Conscription, Mobilization and Contract Military Service 

We believe that there will not be a new wave of mobilization this year, as the fall regular conscription campaign has begun in Russia. According to the Russian Ministry of Defense, 130,000 people are planned to be called up for regular biannual conscription. Data on the conscription plan from certain regions confirm this number. For example, in the Vladimir region (where 1% of Russia's population lives), 1,300 people are planned to be conscripted.

The first Deputy Governor of the Vladimir region Dmitry Lyzlov stated that conscripts will not be sent to the war in Ukraine, and will serve only on Russian territory, and there is not any connection between compulsory service in the army or the navy and deployment to the "special military operation" zone. We see a contradiction here since, according to Russian legislation, the Zaporizhzhia and Kherson regions are "recognized" as Russian territories.

Many governors are encouraging conscripts to sign contracts with the Ministry of Defense. In particular, Governor of the Vladimir region Aleksandr Avdeyev promised to add a one-time bonus to conscripts who signed contracts with the MoD of 100,000 rubles [$1,000].

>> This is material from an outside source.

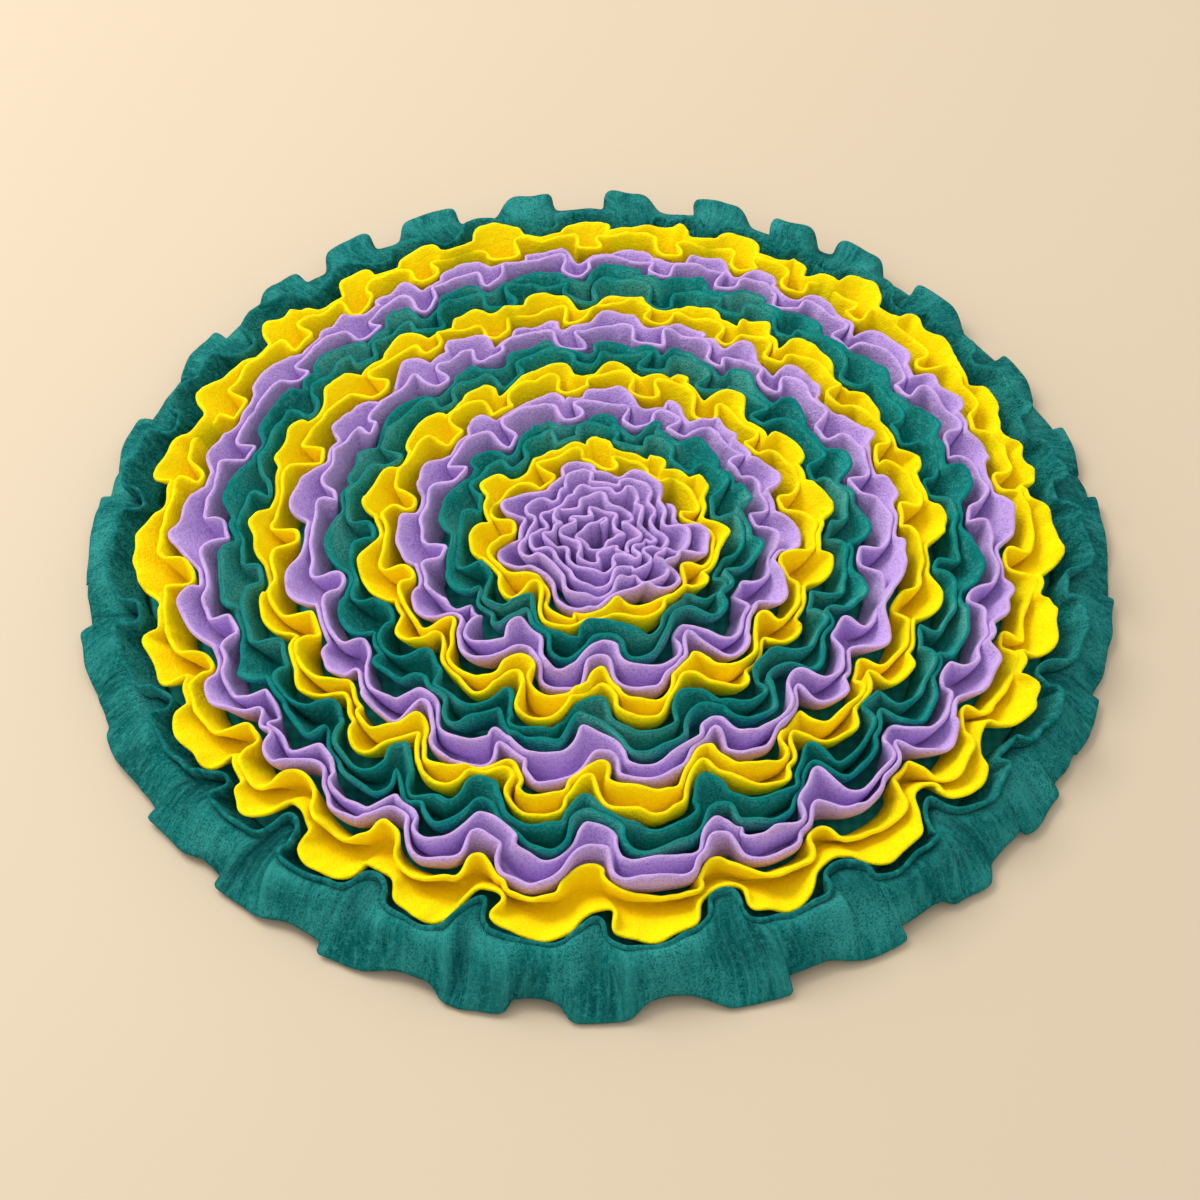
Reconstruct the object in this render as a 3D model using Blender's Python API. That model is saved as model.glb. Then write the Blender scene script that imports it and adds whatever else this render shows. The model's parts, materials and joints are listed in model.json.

The Dovod independent Russian media outlet noted that the government of the Vladimir region had stopped providing even approximate numbers of volunteer soldiers going to war, while continuing to publish videos of farewell ceremonies. Based on photos and videos, journalists have estimated that in September 2023, the Vladimir region sent about 150 contract soldiers to the war, a significantly lower number than in previous months (273 in July and 271 in August). These figures contradict Dmitry Medvedev’s [Deputy Chairman of Russia’s Security Council] statements that the recruitment rate of volunteer fighters had increased significantly.

The Southern District Military Court in Rostov-on-Don refused to compensate a Russian National Guard officer for injuries received during the war in Ukraine. The court argued that since he received his mortar bomb injuries as a result of the actions of Russian artillerymen, they did not qualify as combat related injuries. The ruling was upheld by an appellate court.